DATA SEGMENT
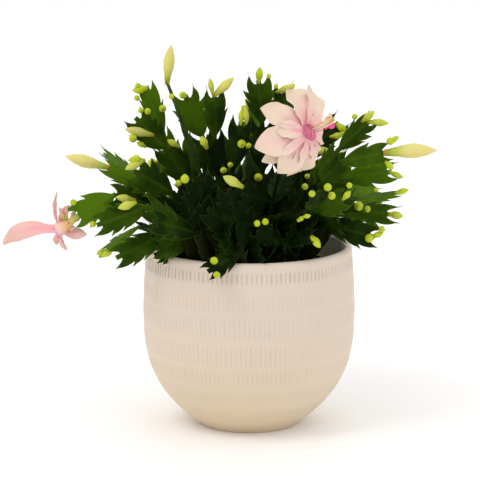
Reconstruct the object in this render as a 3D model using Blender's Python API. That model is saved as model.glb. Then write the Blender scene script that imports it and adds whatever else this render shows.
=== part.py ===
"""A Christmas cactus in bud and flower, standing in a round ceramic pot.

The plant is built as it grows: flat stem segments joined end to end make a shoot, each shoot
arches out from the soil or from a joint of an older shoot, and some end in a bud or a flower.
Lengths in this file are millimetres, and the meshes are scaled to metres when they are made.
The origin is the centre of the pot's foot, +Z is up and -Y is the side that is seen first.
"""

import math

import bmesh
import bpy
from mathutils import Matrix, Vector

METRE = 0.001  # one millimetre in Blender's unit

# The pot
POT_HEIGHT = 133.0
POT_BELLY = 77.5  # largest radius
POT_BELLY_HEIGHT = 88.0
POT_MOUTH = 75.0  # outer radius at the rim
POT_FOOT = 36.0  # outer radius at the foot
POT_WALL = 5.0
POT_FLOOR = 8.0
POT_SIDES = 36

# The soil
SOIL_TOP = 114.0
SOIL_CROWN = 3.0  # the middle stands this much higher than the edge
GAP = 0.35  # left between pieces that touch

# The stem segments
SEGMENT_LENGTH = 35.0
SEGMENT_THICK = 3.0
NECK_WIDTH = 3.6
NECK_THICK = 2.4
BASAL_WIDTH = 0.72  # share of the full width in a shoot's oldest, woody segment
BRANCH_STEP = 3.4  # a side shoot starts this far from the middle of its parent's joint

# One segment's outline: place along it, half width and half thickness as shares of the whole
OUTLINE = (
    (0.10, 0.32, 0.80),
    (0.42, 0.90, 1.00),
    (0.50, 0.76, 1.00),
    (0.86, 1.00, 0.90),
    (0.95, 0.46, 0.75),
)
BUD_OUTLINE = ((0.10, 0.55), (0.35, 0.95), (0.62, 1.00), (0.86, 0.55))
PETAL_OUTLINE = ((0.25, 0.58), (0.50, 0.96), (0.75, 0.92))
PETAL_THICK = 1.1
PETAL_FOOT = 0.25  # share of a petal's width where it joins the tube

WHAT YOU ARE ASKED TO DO
Please repeat the listing above in full and exactly.

SOLUTION TO THIS PROBLEM
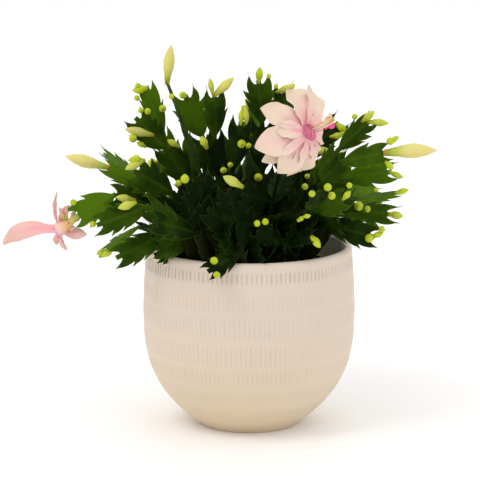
Reconstruct the object in this render as a 3D model using Blender's Python API. That model is saved as model.glb. Then write the Blender scene script that imports it and adds whatever else this render shows.
=== part.py ===
"""A Christmas cactus in bud and flower, standing in a round ceramic pot.

The plant is built as it grows: flat stem segments joined end to end make a shoot, each shoot
arches out from the soil or from a joint of an older shoot, and some end in a bud or a flower.
Lengths in this file are millimetres, and the meshes are scaled to metres when they are made.
The origin is the centre of the pot's foot, +Z is up and -Y is the side that is seen first.
"""

import math

import bmesh
import bpy
from mathutils import Matrix, Vector

METRE = 0.001  # one millimetre in Blender's unit

# The pot
POT_HEIGHT = 133.0
POT_BELLY = 77.5  # largest radius
POT_BELLY_HEIGHT = 88.0
POT_MOUTH = 75.0  # outer radius at the rim
POT_FOOT = 36.0  # outer radius at the foot
POT_WALL = 5.0
POT_FLOOR = 8.0
POT_SIDES = 36

# The soil
SOIL_TOP = 114.0
SOIL_CROWN = 3.0  # the middle stands this much higher than the edge
GAP = 0.35  # left between pieces that touch

# The stem segments
SEGMENT_LENGTH = 35.0
SEGMENT_THICK = 3.0
NECK_WIDTH = 3.6
NECK_THICK = 2.4
BASAL_WIDTH = 0.72  # share of the full width in a shoot's oldest, woody segment
BRANCH_STEP = 3.4  # a side shoot starts this far from the middle of its parent's joint

# One segment's outline: place along it, half width and half thickness as shares of the whole
OUTLINE = (
    (0.10, 0.32, 0.80),
    (0.42, 0.90, 1.00),
    (0.50, 0.76, 1.00),
    (0.86, 1.00, 0.90),
    (0.95, 0.46, 0.75),
)
BUD_OUTLINE = ((0.10, 0.55), (0.35, 0.95), (0.62, 1.00), (0.86, 0.55))
PETAL_OUTLINE = ((0.25, 0.58), (0.50, 0.96), (0.75, 0.92))
PETAL_THICK = 1.1
PETAL_FOOT = 0.25  # share of a petal's width where it joins the tube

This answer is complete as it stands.